((

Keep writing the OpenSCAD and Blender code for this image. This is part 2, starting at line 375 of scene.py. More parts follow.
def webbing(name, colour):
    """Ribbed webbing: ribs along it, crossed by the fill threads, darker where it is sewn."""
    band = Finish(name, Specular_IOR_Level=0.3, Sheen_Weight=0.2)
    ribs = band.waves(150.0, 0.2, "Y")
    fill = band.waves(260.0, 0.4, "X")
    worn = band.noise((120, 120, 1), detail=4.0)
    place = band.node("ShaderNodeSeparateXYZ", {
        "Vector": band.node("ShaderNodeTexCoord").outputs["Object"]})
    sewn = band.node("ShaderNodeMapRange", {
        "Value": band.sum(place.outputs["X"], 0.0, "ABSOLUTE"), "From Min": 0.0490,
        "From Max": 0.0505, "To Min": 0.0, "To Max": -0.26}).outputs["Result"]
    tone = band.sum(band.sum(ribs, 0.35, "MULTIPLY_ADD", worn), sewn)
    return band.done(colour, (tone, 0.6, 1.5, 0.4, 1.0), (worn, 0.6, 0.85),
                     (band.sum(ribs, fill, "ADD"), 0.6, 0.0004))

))

Write out the whole listing exactly.

Keep writing the OpenSCAD and Blender code for this image. This is part 2, starting at line 375 of scene.py. More parts follow.
def webbing(name, colour):
    """Ribbed webbing: ribs along it, crossed by the fill threads, darker where it is sewn."""
    band = Finish(name, Specular_IOR_Level=0.3, Sheen_Weight=0.2)
    ribs = band.waves(150.0, 0.2, "Y")
    fill = band.waves(260.0, 0.4, "X")
    worn = band.noise((120, 120, 1), detail=4.0)
    place = band.node("ShaderNodeSeparateXYZ", {
        "Vector": band.node("ShaderNodeTexCoord").outputs["Object"]})
    sewn = band.node("ShaderNodeMapRange", {
        "Value": band.sum(place.outputs["X"], 0.0, "ABSOLUTE"), "From Min": 0.0490,
        "From Max": 0.0505, "To Min": 0.0, "To Max": -0.26}).outputs["Result"]
    tone = band.sum(band.sum(ribs, 0.35, "MULTIPLY_ADD", worn), sewn)
    return band.done(colour, (tone, 0.6, 1.5, 0.4, 1.0), (worn, 0.6, 0.85),
                     (band.sum(ribs, fill, "ADD"), 0.6, 0.0004))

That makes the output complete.